## PROMPT
Reproduce the listing below verbatim.

## SUPPLIED INFORMATION
____
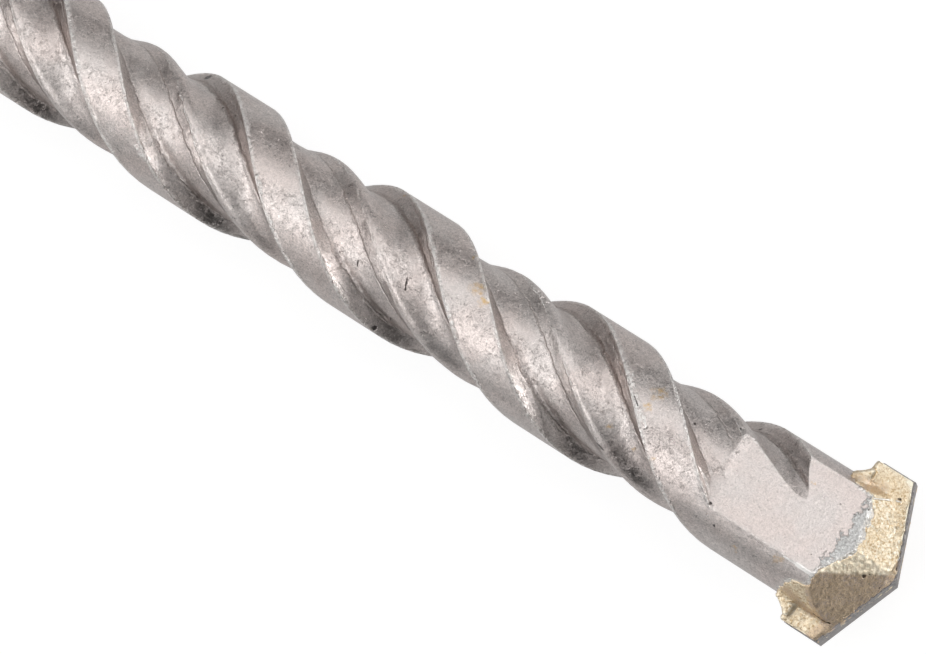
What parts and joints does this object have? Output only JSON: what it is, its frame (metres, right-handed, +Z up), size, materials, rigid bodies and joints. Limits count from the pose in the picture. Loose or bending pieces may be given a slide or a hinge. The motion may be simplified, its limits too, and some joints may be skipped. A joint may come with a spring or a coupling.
{
  "type": "masonry hammer drill bit",
  "caption": "Masonry drill bit for a rotary hammer: grooved shank, twisted body with raised lands and ribs, flat-sided head and a brazed roof-shaped cutting plate.",
  "frame": {"origin": "on the axis of the shank, where it enters its holder, 40 mm from the rear end", "axes": "+X along the axis from the shank to the tip, +Z up and square to the broad faces of the level cutting plate"},
  "size_m": [0.1998, 0.02, 0.015],
  "materials": {
    "blasted_steel": "fine blasted satin",
    "ground_carbide": "ground dark grey",
    "brazing_brass": "rough cast brazing metal"
  },
  "bodies": {
    "root": {"steel_body": "blasted_steel", "carbide_tip": "ground_carbide", "braze": "brazing_brass"}
  },
  "joints": []
}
____
## RESULT BELOW
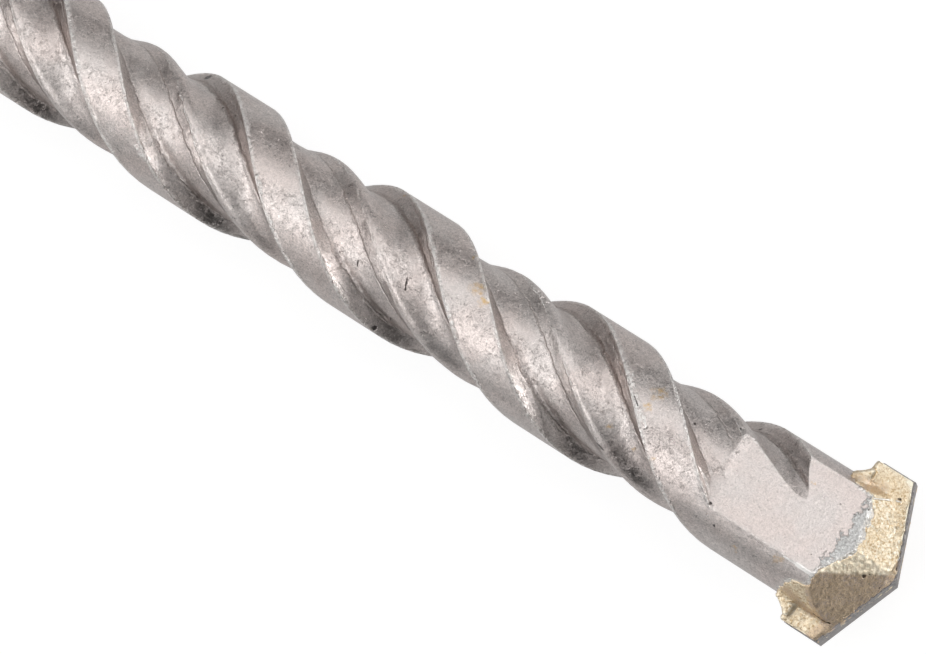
What parts and joints does this object have? Output only JSON: what it is, its frame (metres, right-handed, +Z up), size, materials, rigid bodies and joints. Limits count from the pose in the picture. Loose or bending pieces may be given a slide or a hinge. The motion may be simplified, its limits too, and some joints may be skipped. A joint may come with a spring or a coupling.
{
  "type": "masonry hammer drill bit",
  "caption": "Masonry drill bit for a rotary hammer: grooved shank, twisted body with raised lands and ribs, flat-sided head and a brazed roof-shaped cutting plate.",
  "frame": {"origin": "on the axis of the shank, where it enters its holder, 40 mm from the rear end", "axes": "+X along the axis from the shank to the tip, +Z up and square to the broad faces of the level cutting plate"},
  "size_m": [0.1998, 0.02, 0.015],
  "materials": {
    "blasted_steel": "fine blasted satin",
    "ground_carbide": "ground dark grey",
    "brazing_brass": "rough cast brazing metal"
  },
  "bodies": {
    "root": {"steel_body": "blasted_steel", "carbide_tip": "ground_carbide", "braze": "brazing_brass"}
  },
  "joints": []
}